Instructions for the task: Reproduce all of the data word for word.
#### Material provided ####
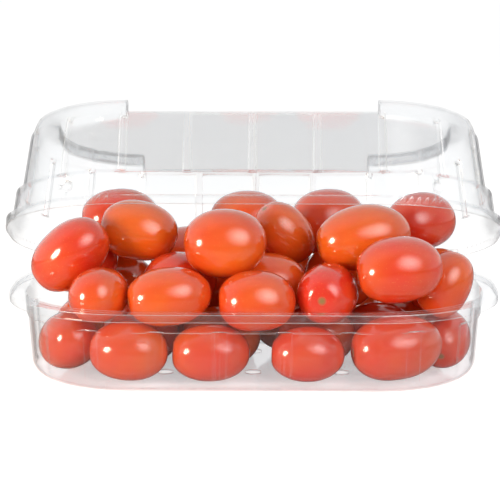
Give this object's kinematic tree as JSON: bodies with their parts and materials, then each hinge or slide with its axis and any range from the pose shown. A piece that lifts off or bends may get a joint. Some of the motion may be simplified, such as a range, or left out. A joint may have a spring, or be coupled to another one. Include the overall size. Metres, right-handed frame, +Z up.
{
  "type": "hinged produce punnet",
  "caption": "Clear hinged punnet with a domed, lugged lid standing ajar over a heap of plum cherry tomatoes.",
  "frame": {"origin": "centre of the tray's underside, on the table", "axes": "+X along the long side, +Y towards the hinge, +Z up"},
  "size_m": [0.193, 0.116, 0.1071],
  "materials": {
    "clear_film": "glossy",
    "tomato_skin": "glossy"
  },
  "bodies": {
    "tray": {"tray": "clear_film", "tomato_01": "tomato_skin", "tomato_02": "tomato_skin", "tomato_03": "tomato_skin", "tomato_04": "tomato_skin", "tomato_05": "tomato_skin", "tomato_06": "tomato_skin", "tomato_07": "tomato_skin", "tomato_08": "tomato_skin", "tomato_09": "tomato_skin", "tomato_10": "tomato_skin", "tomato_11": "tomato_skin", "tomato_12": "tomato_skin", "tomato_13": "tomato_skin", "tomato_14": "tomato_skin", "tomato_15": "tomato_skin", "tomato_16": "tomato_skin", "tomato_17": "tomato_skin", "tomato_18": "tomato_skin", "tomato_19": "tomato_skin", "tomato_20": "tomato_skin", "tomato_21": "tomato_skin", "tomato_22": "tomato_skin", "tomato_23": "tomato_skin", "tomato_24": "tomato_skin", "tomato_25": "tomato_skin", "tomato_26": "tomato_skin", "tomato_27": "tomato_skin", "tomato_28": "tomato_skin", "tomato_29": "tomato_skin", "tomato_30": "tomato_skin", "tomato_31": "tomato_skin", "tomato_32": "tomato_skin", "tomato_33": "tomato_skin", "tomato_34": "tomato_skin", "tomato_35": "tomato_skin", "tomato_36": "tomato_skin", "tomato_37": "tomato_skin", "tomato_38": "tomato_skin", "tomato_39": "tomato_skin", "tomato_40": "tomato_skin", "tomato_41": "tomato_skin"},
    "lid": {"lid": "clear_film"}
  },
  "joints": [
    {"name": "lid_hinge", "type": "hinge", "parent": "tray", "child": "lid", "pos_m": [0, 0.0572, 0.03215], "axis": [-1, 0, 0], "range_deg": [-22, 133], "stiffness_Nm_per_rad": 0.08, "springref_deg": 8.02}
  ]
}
####
Task answer:
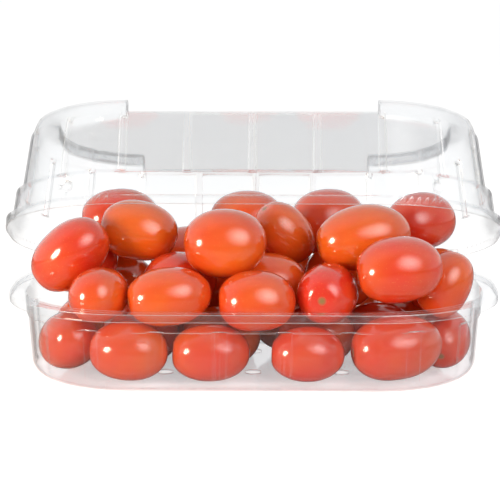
Give this object's kinematic tree as JSON: bodies with their parts and materials, then each hinge or slide with its axis and any range from the pose shown. A piece that lifts off or bends may get a joint. Some of the motion may be simplified, such as a range, or left out. A joint may have a spring, or be coupled to another one. Include the overall size. Metres, right-handed frame, +Z up.
{
  "type": "hinged produce punnet",
  "caption": "Clear hinged punnet with a domed, lugged lid standing ajar over a heap of plum cherry tomatoes.",
  "frame": {"origin": "centre of the tray's underside, on the table", "axes": "+X along the long side, +Y towards the hinge, +Z up"},
  "size_m": [0.193, 0.116, 0.1071],
  "materials": {
    "clear_film": "glossy",
    "tomato_skin": "glossy"
  },
  "bodies": {
    "tray": {"tray": "clear_film", "tomato_01": "tomato_skin", "tomato_02": "tomato_skin", "tomato_03": "tomato_skin", "tomato_04": "tomato_skin", "tomato_05": "tomato_skin", "tomato_06": "tomato_skin", "tomato_07": "tomato_skin", "tomato_08": "tomato_skin", "tomato_09": "tomato_skin", "tomato_10": "tomato_skin", "tomato_11": "tomato_skin", "tomato_12": "tomato_skin", "tomato_13": "tomato_skin", "tomato_14": "tomato_skin", "tomato_15": "tomato_skin", "tomato_16": "tomato_skin", "tomato_17": "tomato_skin", "tomato_18": "tomato_skin", "tomato_19": "tomato_skin", "tomato_20": "tomato_skin", "tomato_21": "tomato_skin", "tomato_22": "tomato_skin", "tomato_23": "tomato_skin", "tomato_24": "tomato_skin", "tomato_25": "tomato_skin", "tomato_26": "tomato_skin", "tomato_27": "tomato_skin", "tomato_28": "tomato_skin", "tomato_29": "tomato_skin", "tomato_30": "tomato_skin", "tomato_31": "tomato_skin", "tomato_32": "tomato_skin", "tomato_33": "tomato_skin", "tomato_34": "tomato_skin", "tomato_35": "tomato_skin", "tomato_36": "tomato_skin", "tomato_37": "tomato_skin", "tomato_38": "tomato_skin", "tomato_39": "tomato_skin", "tomato_40": "tomato_skin", "tomato_41": "tomato_skin"},
    "lid": {"lid": "clear_film"}
  },
  "joints": [
    {"name": "lid_hinge", "type": "hinge", "parent": "tray", "child": "lid", "pos_m": [0, 0.0572, 0.03215], "axis": [-1, 0, 0], "range_deg": [-22, 133], "stiffness_Nm_per_rad": 0.08, "springref_deg": 8.02}
  ]
}